IN THE UNITED STATES DISTRICT COURT FOR THE EASTERN DISTRICT OF CALIFORNIA


April 29, 2011

MAURICE JAMES PEACE, II,
PETITIONER,
v.
SAN JOAQUIN COUNTY, RESPONDENT.

The opinion of the court was delivered by: Craig M. Kellison United States Magistrate Judge

ORDER

Petitioner, a state pretrial detainee proceeding pro se, brings this petition for a writ of habeas corpus pursuant to 28 U.S.C. § 2254. Petitioner has consented to Magistrate Judge jurisdiction pursuant to 28 U.S.C. § 636(c) and no other party has been served or appeared in the action.

Rule 4 of the Federal Rules Governing Section 2254 Cases provides for summary dismissal of a habeas petition "[i]f it plainly appears from the face of the petition and any exhibits annexed to it that the petitioner is not entitled to relief in the district court." In the instant case, it is plain that petitioner is not entitled to federal habeas relief. Petitioner is a pretrial detainee being held at the San Joaquin County Jail. He claims he was falsely arrested and wrongfully charged with a crime.

This court may "entertain an application for a writ of habeas corpus in behalf of a person in custody pursuant to the judgment of a State Court only on the ground that he is in custody in violation of the Constitution or laws or treaties of the United States." 28 U.S.C. § 2254(a). Principles of comity and federalism require that this court abstain and not entertain Petitioner's pre-conviction habeas challenge unless he shows that: (1) he has exhausted available state judicial remedies, and (2) "special circumstances" warrant federal intervention. See Carden v. Montana, 626 F.2d 82, 83-84 (9th Cir.1980). Only in cases of proven harassment or prosecutions undertaken by state officials in bad faith without hope of obtaining a valid conviction and perhaps in other special circumstances where irreparable injury can be shown is federal injunctive relief against pending state prosecutions appropriate. See id. at 84 (citing Perez v. Ledesma, 401 U.S. 82, 85 (1971)).

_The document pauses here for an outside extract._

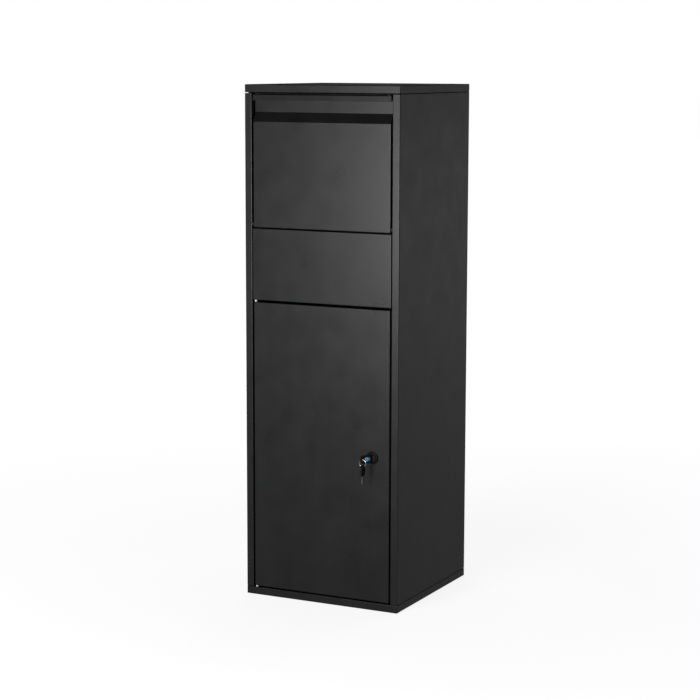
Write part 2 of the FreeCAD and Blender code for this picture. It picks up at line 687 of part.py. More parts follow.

In his petition, Petitioner makes no such showing of "special circumstances" warranting federal intervention before the trial is held and any appeal is completed. See id. Although he claims he has been wrongfully accused, and that he has been harassed and falsely arrested by a Tracy Police Officer, Officer Sierra, the reports petitioner attaches to his petition indicate several other officers were involved in the investigation of the alleged crime and his arrest. These reports also include witness statements which implicate petitioner's involvement in the alleged crime. While other witness statements, in petitioner's opinion, fail to corroborate each other, that is an issue best left to the trial court. Thus, there is no sufficient showing of harassment or bad faith on the facts submitted in the petition. In addition, petitioner makes it clear that he has not even attempted to exhaust his state court remedies as to any of his claims.

Based on the foregoing, petitioner is required to show cause in writing, within 30 days of the date of this order, why his petition for a writ of habeas corpus should not be summarily dismissed, without prejudice. Petitioner is warned that failure to respond to this order may result in dismissal of the petition for the reasons outlined above, as well as for failure to prosecute and comply with court rules and orders. See Local Rule 110. If petitioner agrees that this action should be dismissed without prejudice to renewal following exhaustion of his claims in state court, he should file a request for voluntary dismissal pursuant to Federal Rule of Civil Procedure 41(a)(1).

Accordingly, IT IS HEREBY ORDERED that petitioner shall show cause in writing, within 30 days of the date of this order, why his petition for a writ of habeas corpus should not be summarily dismissed.